|SUBJECT:||M.S. Thesis Presentation|
|TIME:||Wednesday, March 27, 2013, 2:00 p.m.|
|PLACE:||Love Building, 109|
|TITLE:||Optimal Configuration of Adjustable Hydraulic Noise Suppressors|
|COMMITTEE:||Dr. Kenneth Cunefare, Chair (ME)
Dr. Wayne Book (ME)
Dr. Mardi Hastings (ME)
Hydraulic systems that operate over a broad range of load pressures pose challenges for suppression of fluid-borne noise. A common type of noise control device, a bladder-style suppressor, performs well only over a relatively narrow range of load or system pressures. This thesis considers the problem of finding the optimal charge pressure(s) in either a single suppressor or two suppressors in series for maximum fluid-borne noise suppression in a weighted sense.
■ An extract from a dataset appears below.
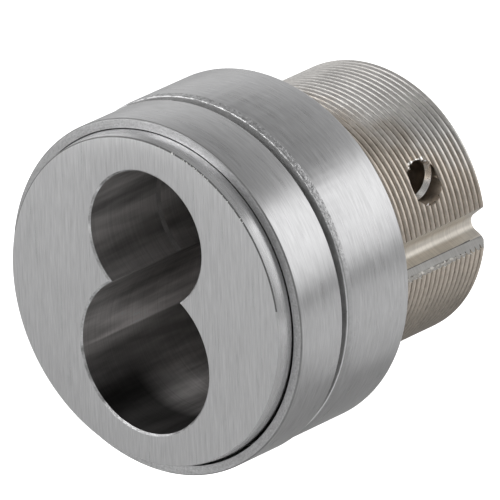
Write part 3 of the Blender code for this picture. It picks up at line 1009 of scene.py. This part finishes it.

The transmission loss, a measure of pressure ripple (dynamic pressure fluctuation) reduction, for the suppressors is predicted by an equivalent fluid model. The optimum configuration is sought through maximization of an objective function. The objective function is a summation of weighted transmission losses, where the weighting captures the duty cycle of the load pressure through a time weighting factor, and frequency weighting factor captures the spectral content of the pressure ripple. The duty-cycle weighting biases the objective function toward the most-used pressures. The frequency weighting emphasizes the high-energy spectral components in the target pressure ripple at a given load or system pressure. Optimal configurations are found for a set of system pressures, load pressures and duty cycles. It is found that the time weighting has a more significant impact on the optimum charge pressure than the frequency weighting, as seen by duty cycles considered in this thesis.